STORED DATA
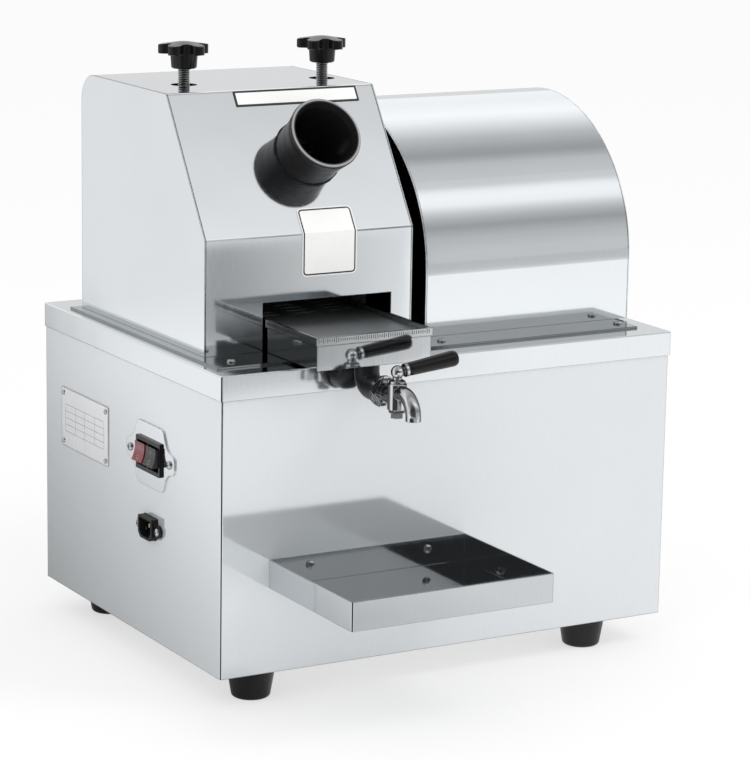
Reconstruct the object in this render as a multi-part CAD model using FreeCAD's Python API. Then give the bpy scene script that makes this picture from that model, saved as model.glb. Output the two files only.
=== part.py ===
import FreeCAD, Part
import math
import os

# Table-top sugarcane juicer, driven by a gear motor.
# Millimetres. X runs to the right, Y to the back and Z up. The origin lies on the
# floor under the middle of the lid.

# ---------------------------------------------------------------- clearances
SEAT_GAP = 0.3      # between a piece and the piece of another body that it rests on
RUN_GAP = 0.05      # radial, between a shaft and its bush
PRESS_GAP = 0.02    # radial, between a bush and its housing
SCREW_GAP = 0.25    # radial, between a screw and its hole
SLIDE_GAP = 0.4     # on each side of a sliding block

# ---------------------------------------------------------------- cabinet
SHEET = 1.2
LID_WIDTH = 500.0
LID_DEPTH = 400.0
SKIRT_HEIGHT = 24.0
CABINET_HEIGHT = 290.0
BEND_RADIUS = 2.0
FLANGE_WIDTH = 14.0
PAN_SHEET = 1.5
PAN_RIM = 18.0
VENT_COLUMNS = 2
VENT_ROWS = 7
VENT_LENGTH = 90.0
VENT_HEIGHT = 5.0
VENT_PITCH = 14.0
VENT_X = 80.0
VENT_Z = 120.0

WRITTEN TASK
Find the lines holding "that" and list every one.

THE ANSWER
Reconstruct the object in this render as a multi-part CAD model using FreeCAD's Python API. Then give the bpy scene script that makes this picture from that model, saved as model.glb. Output the two files only.
SEAT_GAP = 0.3      # between a piece and the piece of another body that it rests on